= Christos Rokofyllos =

Greek politician (1931–2025)

Christos Rokofillos (Χρήστος Ροκόφυλλος; 19 November 1931 – 24 May 2025) was a Greek lawyer, diplomat and politician. He served as a PASOK MP, Deputy Minister of Industry and Foreign Affairs, Ambassador of Greece to Paris and the Vatican, and Governor of the Agricultural Bank.

== Life and career ==
Rokofillos was born on 19 November 1931 in Amfilochia.

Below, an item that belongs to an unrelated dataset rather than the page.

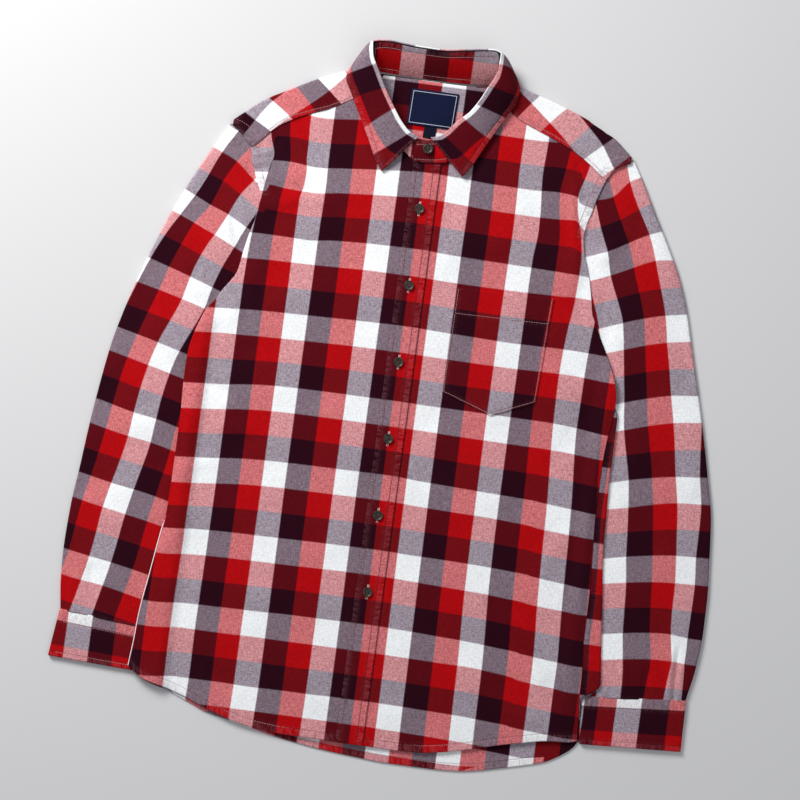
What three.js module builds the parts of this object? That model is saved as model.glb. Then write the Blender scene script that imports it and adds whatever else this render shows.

He graduated with honors from the Law School of Athens and continued his studies in Paris, where he was awarded a Doctor of Law from the University of Paris II - Sorbonne (with honors and a cash prize from the CNRS for the publication of his dissertation). He worked as a lawyer in Athens, while at the same time he taught at the University of Athens.

He was elected as a Member of Parliament for Aitoloakarnania with PASOK in the elections of 1977, 1985, 1989 (June, and November), 1990, 1993 and 1996. He was President of the Greece-France Friendship Group. A regular member of the Western European Union and the Council of Europe (1990–1994), and head of the Greek delegation to the NATO Parliamentary Assembly. He was the parliamentary representative of PASOK in the Parliament that emerged from the 1993 elections.

On 13 December 1999, he was awarded the Grand Cross of the Order of Prince Henry.

Rokofillos died on 24 May 2025, at the age of 93.